JSON records of objects:

==========

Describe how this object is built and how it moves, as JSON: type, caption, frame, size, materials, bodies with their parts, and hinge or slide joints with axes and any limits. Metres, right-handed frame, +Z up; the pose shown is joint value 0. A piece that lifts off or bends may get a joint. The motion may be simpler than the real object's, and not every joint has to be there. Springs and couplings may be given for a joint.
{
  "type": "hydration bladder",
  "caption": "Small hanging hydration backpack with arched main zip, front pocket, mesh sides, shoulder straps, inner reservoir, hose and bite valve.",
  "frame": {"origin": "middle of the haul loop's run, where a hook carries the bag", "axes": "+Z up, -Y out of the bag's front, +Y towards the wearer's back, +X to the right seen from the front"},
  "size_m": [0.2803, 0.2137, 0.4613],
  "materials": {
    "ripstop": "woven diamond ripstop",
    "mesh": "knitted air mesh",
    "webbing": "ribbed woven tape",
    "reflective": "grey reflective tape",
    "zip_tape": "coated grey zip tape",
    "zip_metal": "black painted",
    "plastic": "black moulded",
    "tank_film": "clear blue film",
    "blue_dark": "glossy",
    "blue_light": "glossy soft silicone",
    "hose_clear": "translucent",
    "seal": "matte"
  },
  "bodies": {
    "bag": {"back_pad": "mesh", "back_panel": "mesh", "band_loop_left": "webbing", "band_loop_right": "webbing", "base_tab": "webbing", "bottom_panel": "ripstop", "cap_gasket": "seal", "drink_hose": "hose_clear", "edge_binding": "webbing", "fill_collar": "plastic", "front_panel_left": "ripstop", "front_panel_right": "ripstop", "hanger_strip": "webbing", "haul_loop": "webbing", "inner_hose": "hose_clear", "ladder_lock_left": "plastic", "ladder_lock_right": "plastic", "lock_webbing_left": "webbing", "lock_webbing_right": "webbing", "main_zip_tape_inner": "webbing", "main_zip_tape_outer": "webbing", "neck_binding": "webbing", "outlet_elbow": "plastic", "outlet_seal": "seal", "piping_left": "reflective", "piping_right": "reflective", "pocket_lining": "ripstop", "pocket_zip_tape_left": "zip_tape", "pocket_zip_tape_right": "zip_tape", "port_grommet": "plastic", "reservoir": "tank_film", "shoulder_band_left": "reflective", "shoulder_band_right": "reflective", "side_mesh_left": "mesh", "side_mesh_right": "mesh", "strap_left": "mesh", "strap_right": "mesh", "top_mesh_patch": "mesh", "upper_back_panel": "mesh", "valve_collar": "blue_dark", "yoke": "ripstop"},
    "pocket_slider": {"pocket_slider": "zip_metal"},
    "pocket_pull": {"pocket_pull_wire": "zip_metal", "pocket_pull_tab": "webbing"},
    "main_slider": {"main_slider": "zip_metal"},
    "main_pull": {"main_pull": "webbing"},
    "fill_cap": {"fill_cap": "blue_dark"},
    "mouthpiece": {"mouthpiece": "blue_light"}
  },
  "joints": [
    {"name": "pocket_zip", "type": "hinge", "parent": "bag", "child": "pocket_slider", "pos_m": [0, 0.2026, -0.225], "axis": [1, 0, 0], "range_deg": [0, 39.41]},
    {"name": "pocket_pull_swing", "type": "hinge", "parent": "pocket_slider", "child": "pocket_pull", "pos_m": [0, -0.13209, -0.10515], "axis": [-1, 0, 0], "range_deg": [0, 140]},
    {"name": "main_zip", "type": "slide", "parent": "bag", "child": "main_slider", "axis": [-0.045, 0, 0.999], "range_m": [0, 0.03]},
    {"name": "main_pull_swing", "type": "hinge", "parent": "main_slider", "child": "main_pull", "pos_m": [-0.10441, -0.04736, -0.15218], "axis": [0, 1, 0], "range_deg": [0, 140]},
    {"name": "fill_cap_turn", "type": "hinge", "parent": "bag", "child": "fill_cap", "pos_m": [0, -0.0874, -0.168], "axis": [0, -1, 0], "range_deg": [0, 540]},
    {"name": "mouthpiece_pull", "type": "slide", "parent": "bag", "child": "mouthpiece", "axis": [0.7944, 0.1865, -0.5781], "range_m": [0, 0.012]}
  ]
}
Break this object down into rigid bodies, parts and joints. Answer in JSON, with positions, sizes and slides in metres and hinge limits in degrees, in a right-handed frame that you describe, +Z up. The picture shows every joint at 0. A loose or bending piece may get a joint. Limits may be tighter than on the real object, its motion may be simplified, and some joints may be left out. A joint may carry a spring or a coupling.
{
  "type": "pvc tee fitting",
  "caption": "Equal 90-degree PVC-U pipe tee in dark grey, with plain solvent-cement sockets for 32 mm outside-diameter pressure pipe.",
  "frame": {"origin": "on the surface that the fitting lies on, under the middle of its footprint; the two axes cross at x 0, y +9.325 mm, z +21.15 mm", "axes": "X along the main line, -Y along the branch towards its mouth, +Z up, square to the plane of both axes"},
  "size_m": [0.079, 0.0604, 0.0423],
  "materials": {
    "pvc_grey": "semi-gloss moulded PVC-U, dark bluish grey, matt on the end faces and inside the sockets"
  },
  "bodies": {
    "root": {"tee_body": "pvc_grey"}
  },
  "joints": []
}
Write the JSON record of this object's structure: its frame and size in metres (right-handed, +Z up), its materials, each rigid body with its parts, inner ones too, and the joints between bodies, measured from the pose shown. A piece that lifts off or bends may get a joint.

==========

*WHAT YOU ARE ASKED TO DO*: Reproduce all data above, unchanged.

*TASK RESULT*:
Describe how this object is built and how it moves, as JSON: type, caption, frame, size, materials, bodies with their parts, and hinge or slide joints with axes and any limits. Metres, right-handed frame, +Z up; the pose shown is joint value 0. A piece that lifts off or bends may get a joint. The motion may be simpler than the real object's, and not every joint has to be there. Springs and couplings may be given for a joint.
{
  "type": "hydration bladder",
  "caption": "Small hanging hydration backpack with arched main zip, front pocket, mesh sides, shoulder straps, inner reservoir, hose and bite valve.",
  "frame": {"origin": "middle of the haul loop's run, where a hook carries the bag", "axes": "+Z up, -Y out of the bag's front, +Y towards the wearer's back, +X to the right seen from the front"},
  "size_m": [0.2803, 0.2137, 0.4613],
  "materials": {
    "ripstop": "woven diamond ripstop",
    "mesh": "knitted air mesh",
    "webbing": "ribbed woven tape",
    "reflective": "grey reflective tape",
    "zip_tape": "coated grey zip tape",
    "zip_metal": "black painted",
    "plastic": "black moulded",
    "tank_film": "clear blue film",
    "blue_dark": "glossy",
    "blue_light": "glossy soft silicone",
    "hose_clear": "translucent",
    "seal": "matte"
  },
  "bodies": {
    "bag": {"back_pad": "mesh", "back_panel": "mesh", "band_loop_left": "webbing", "band_loop_right": "webbing", "base_tab": "webbing", "bottom_panel": "ripstop", "cap_gasket": "seal", "drink_hose": "hose_clear", "edge_binding": "webbing", "fill_collar": "plastic", "front_panel_left": "ripstop", "front_panel_right": "ripstop", "hanger_strip": "webbing", "haul_loop": "webbing", "inner_hose": "hose_clear", "ladder_lock_left": "plastic", "ladder_lock_right": "plastic", "lock_webbing_left": "webbing", "lock_webbing_right": "webbing", "main_zip_tape_inner": "webbing", "main_zip_tape_outer": "webbing", "neck_binding": "webbing", "outlet_elbow": "plastic", "outlet_seal": "seal", "piping_left": "reflective", "piping_right": "reflective", "pocket_lining": "ripstop", "pocket_zip_tape_left": "zip_tape", "pocket_zip_tape_right": "zip_tape", "port_grommet": "plastic", "reservoir": "tank_film", "shoulder_band_left": "reflective", "shoulder_band_right": "reflective", "side_mesh_left": "mesh", "side_mesh_right": "mesh", "strap_left": "mesh", "strap_right": "mesh", "top_mesh_patch": "mesh", "upper_back_panel": "mesh", "valve_collar": "blue_dark", "yoke": "ripstop"},
    "pocket_slider": {"pocket_slider": "zip_metal"},
    "pocket_pull": {"pocket_pull_wire": "zip_metal", "pocket_pull_tab": "webbing"},
    "main_slider": {"main_slider": "zip_metal"},
    "main_pull": {"main_pull": "webbing"},
    "fill_cap": {"fill_cap": "blue_dark"},
    "mouthpiece": {"mouthpiece": "blue_light"}
  },
  "joints": [
    {"name": "pocket_zip", "type": "hinge", "parent": "bag", "child": "pocket_slider", "pos_m": [0, 0.2026, -0.225], "axis": [1, 0, 0], "range_deg": [0, 39.41]},
    {"name": "pocket_pull_swing", "type": "hinge", "parent": "pocket_slider", "child": "pocket_pull", "pos_m": [0, -0.13209, -0.10515], "axis": [-1, 0, 0], "range_deg": [0, 140]},
    {"name": "main_zip", "type": "slide", "parent": "bag", "child": "main_slider", "axis": [-0.045, 0, 0.999], "range_m": [0, 0.03]},
    {"name": "main_pull_swing", "type": "hinge", "parent": "main_slider", "child": "main_pull", "pos_m": [-0.10441, -0.04736, -0.15218], "axis": [0, 1, 0], "range_deg": [0, 140]},
    {"name": "fill_cap_turn", "type": "hinge", "parent": "bag", "child": "fill_cap", "pos_m": [0, -0.0874, -0.168], "axis": [0, -1, 0], "range_deg": [0, 540]},
    {"name": "mouthpiece_pull", "type": "slide", "parent": "bag", "child": "mouthpiece", "axis": [0.7944, 0.1865, -0.5781], "range_m": [0, 0.012]}
  ]
}
Break this object down into rigid bodies, parts and joints. Answer in JSON, with positions, sizes and slides in metres and hinge limits in degrees, in a right-handed frame that you describe, +Z up. The picture shows every joint at 0. A loose or bending piece may get a joint. Limits may be tighter than on the real object, its motion may be simplified, and some joints may be left out. A joint may carry a spring or a coupling.
{
  "type": "pvc tee fitting",
  "caption": "Equal 90-degree PVC-U pipe tee in dark grey, with plain solvent-cement sockets for 32 mm outside-diameter pressure pipe.",
  "frame": {"origin": "on the surface that the fitting lies on, under the middle of its footprint; the two axes cross at x 0, y +9.325 mm, z +21.15 mm", "axes": "X along the main line, -Y along the branch towards its mouth, +Z up, square to the plane of both axes"},
  "size_m": [0.079, 0.0604, 0.0423],
  "materials": {
    "pvc_grey": "semi-gloss moulded PVC-U, dark bluish grey, matt on the end faces and inside the sockets"
  },
  "bodies": {
    "root": {"tee_body": "pvc_grey"}
  },
  "joints": []
}
Write the JSON record of this object's structure: its frame and size in metres (right-handed, +Z up), its materials, each rigid body with its parts, inner ones too, and the joints between bodies, measured from the pose shown. A piece that lifts off or bends may get a joint.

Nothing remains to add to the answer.